The Beaver Dam Peninsula Tower or “Goose Tower” as it is usually called sits in a field and is primarily a fall and winter observation point. During the colder months, hundreds of Sandhill Cranes and Snow and Canada Geese fill the fields, picking at the seeds from last summer’s crop. Quite often, a Greater White-fronted or Ross’ goose can be spotted in the flock. Flocks of American Pipits and Horned Larks also feed in the fields and usually have a few Lapland Longspurs mixed in.
This site provides access to another corner of the fertile Wheeler Reservoir and the Tennessee River. In winter, the open water may contain large numbers of various ducks, Common Loons, and others. At times of low water, the mudflats may be filled with migrant shorebirds and the shallows for wading birds such as Great Blue Heron and Great Egret. Black and Forster’s terns are sometimes seen. In recent years, vagrant species such as Pomarine Jaeger, Tundra Swan and Red-necked Grebe have been found here. A large flock of Snow Geese winters here and increasing numbers of American White Pelicans have recently begun wintering here as well.
The Rockhouse area of Wheeler National Wildlife Refuge runs along the North side of the Tennessee River and includes views of both the river and of Buckeye Pond. A variety of waterfowl can be found here from late Fall through early Spring.
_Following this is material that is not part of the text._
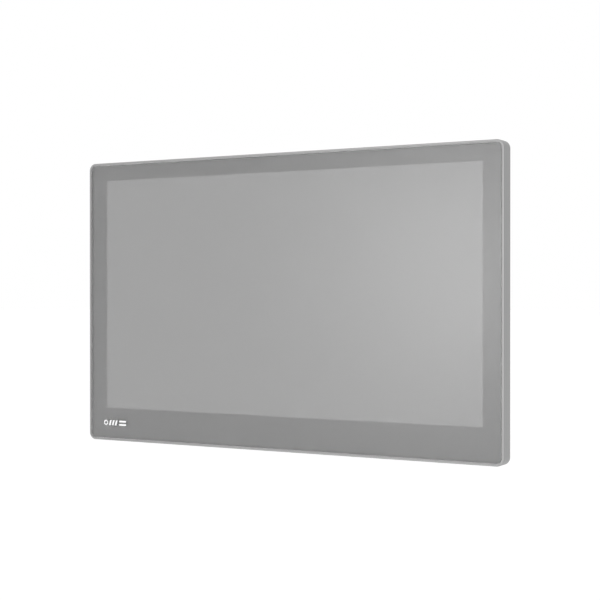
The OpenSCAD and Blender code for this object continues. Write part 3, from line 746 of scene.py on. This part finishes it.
def buildRockerSigns():
    look = rocker
    slope = math.atan2(look["tipDrop"], look["halfLength"])
    tilt = math.radians(look["tilt"])

    def onFace(side, shape):
        points = []
        for u, v, w in shape[0]:
            x = side * look["signAt"] + u * math.cos(slope) + side * w * math.sin(slope)
            z = (look["crown"] - look["signAt"] * math.tan(slope)
                 - side * u * math.sin(slope) + w * math.cos(slope))
            points.append((look["pivot"][0] + x * math.cos(tilt) + z * math.sin(tilt),
                           look["pivot"][1] + v,
                           look["pivot"][2] - x * math.sin(tilt) + z * math.cos(tilt)))
        return points, shape[1]

    top, bottom = 0.02 * mm, -look["raise"]
    across, along = look["barHalf"]
    bar = [(-across, -along), (across, -along), (across, along), (-across, along)]
    barShape = skinRings([[(u, v, w) for u, v in bar] for w in (top, bottom)], capFirst=True, capLast=True)
    outer, inner = look["ringRadii"]
    loops = [[(u, v, w) for u, v in circlePoints(0, 0, r, 36)]
             for r, w in ((outer, top), (outer, bottom), (inner, bottom), (inner, top))]
    shapes = [onFace(-1, barShape), onFace(1, skinRings(loops, loop=True))]
    addPiece("rockerSigns", joinShapes(shapes), "switch_black", "rocker_paddle", finish="mark_ink")


# sockets: contacts, and the thin metal shell of the fifteen-way socket
sockets = {
    "padLength": 4.0 * mm,
    "padThick": 0.03 * mm,
    "padsFrom": 2.6 * mm,           # above the socket's mouth
    "hdmi": {"node": "hdmi_port", "pads": 10, "pitch": 1.0 * mm, "wide": 0.45 * mm, "half": 0.9 * mm},
    "usb": {"node": "usb_port", "pads": 2, "pitch": 2.4 * mm, "wide": 1.1 * mm, "half": 1.6 * mm},
    "vgaShell": {"size": (16.9 * mm, 8.6 * mm), "wall": 0.13 * mm, "corner": 2.1 * mm,
                 "reach": 5.0 * mm},
}


def blockShape(xFrom, xTo, yFrom, yTo, zFrom, zTo):
    return extrudeOutline([(xFrom, zFrom), (xTo, zFrom), (xTo, zTo), (xFrom, zTo)], yFrom, yTo)


def buildContacts(kind):
    look = sockets[kind]
    low, _, _, middle = boxSize(look["node"])
    start = low.z + sockets["padsFrom"]
    shapes = []
    for i in range(look["pads"]):
        x = middle.x + (i - (look["pads"] - 1) / 2) * look["pitch"]
        for side in (-1, 1):
            face = middle.y + side * look["half"]
            shapes.append(blockShape(x - look["wide"] / 2, x + look["wide"] / 2,
                                     face - sockets["padThick"], face + sockets["padThick"],
                                     start, start + sockets["padLength"]))
    addPiece(kind + "Contacts", joinShapes(shapes), "port_shell", finish="contact_gold")


def buildVgaShell():
    look = sockets["vgaShell"]
    _, _, _, middle = boxSize("vga_standoffs")
    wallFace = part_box("rear_housing")[0].z
    width, height = look["size"]

    def level(inset, z):
        flat = roundRing(width - 2 * inset, height - 2 * inset, look["corner"] - inset, 0)
        return [(middle.x + x, middle.y + across, z) for x, _, across in flat]

    tip, root = wallFace - look["reach"] - 0.05 * mm, wallFace + mm
    rings = [level(0, root), level(0, tip), level(look["wall"], tip), level(look["wall"], root)]
    addPiece("vgaShell", skinRings(rings, loop=True), "port_shell")


# rivets on the blank plate
rivet = {"radius": 1.5 * mm, "height": 0.55 * mm, "inset": (3 * mm, 3 * mm)}


def buildRivets():
    low, high, _, _ = boxSize("rating_plate")
    shapes = []
    for x in (low.x + rivet["inset"][0], high.x - rivet["inset"][0]):
        for z in (low.z + rivet["inset"][1], high.z - rivet["inset"][1]):
            dome = [turnedRing(x, z, high.y + rivet["height"] * math.sin(t),
                               rivet["radius"] * math.cos(t), 24) for t in (0, 0.3, 0.6, 0.9, 1.2, 1.45)]
            dome.insert(0, turnedRing(x, z, high.y - 0.2 * mm, rivet["radius"], 24))
            shapes.append(skinRings(dome, capFirst=True, capLast=True))
    addPiece("plateRivets", joinShapes(shapes), "plate_aluminium", finish="screw_steel", sharp=50)


def layFloor():
    z, count = cadLow.z - studio["floorDrop"], 64
    edge = circlePoints(0, 0, studio["floorRadius"], count)
    mesh = bpy.data.meshes.new("floor")
    mesh.from_pydata([(x, y, z) for x, y in edge], [], [tuple(range(count))])
    paper = makeFinish("floorPaper", grey(0.93), grey(0.97), (0.8, 0.9), grain=60, cloud=4, bump=0.0)
    shader = next(n for n in paper.node_tree.nodes if n.type == "BSDF_PRINCIPLED")
    shader.inputs["Emission Color"].default_value = (1, 1, 1, 1)
    shader.inputs["Emission Strength"].default_value = 0.12
    mesh.materials.append(paper)
    floor = bpy.data.objects.new("floor", mesh)
    bpy.context.scene.collection.objects.link(floor)


# assembly
placeCamera()
lightStudio()
layFloor()
print("camera, light and floor set")

dressCadNodes()
buildFrontFrame()
buildGlass()
buildDisplayFace()
buildMark()
buildGasket()
print("front built")

for place in clampPlaces:
    buildClampScrew(place)
    buildClampPad(place)
print("clamps built")

for keyNode, keySign in rearKey["signs"].items():
    buildRearKey(keyNode, keySign)
buildRockerSigns()
print("keys and rocker signs built")

buildContacts("hdmi")
buildContacts("usb")
buildVgaShell()
buildRivets()
print("sockets and plate built")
A White-faced Ibis was seen here in the Spring of 2007 and a Ruff was found in the Spring of 2018.
The Winfred Thomas Agricultural Research Station (WTARS) is a 900-acre farm with lots of open grassland and pasture areas, plus small patches of forest. It is one of the best places in the state to observe open country birds and always makes for a great trip. There are breeding Scissor-tailed Flycatchers here, lots of Grasshopper Sparrows, and Dickcissels, usually Bobolinks and Lark Sparrows, possibly Loggerhead Shrikes, etc.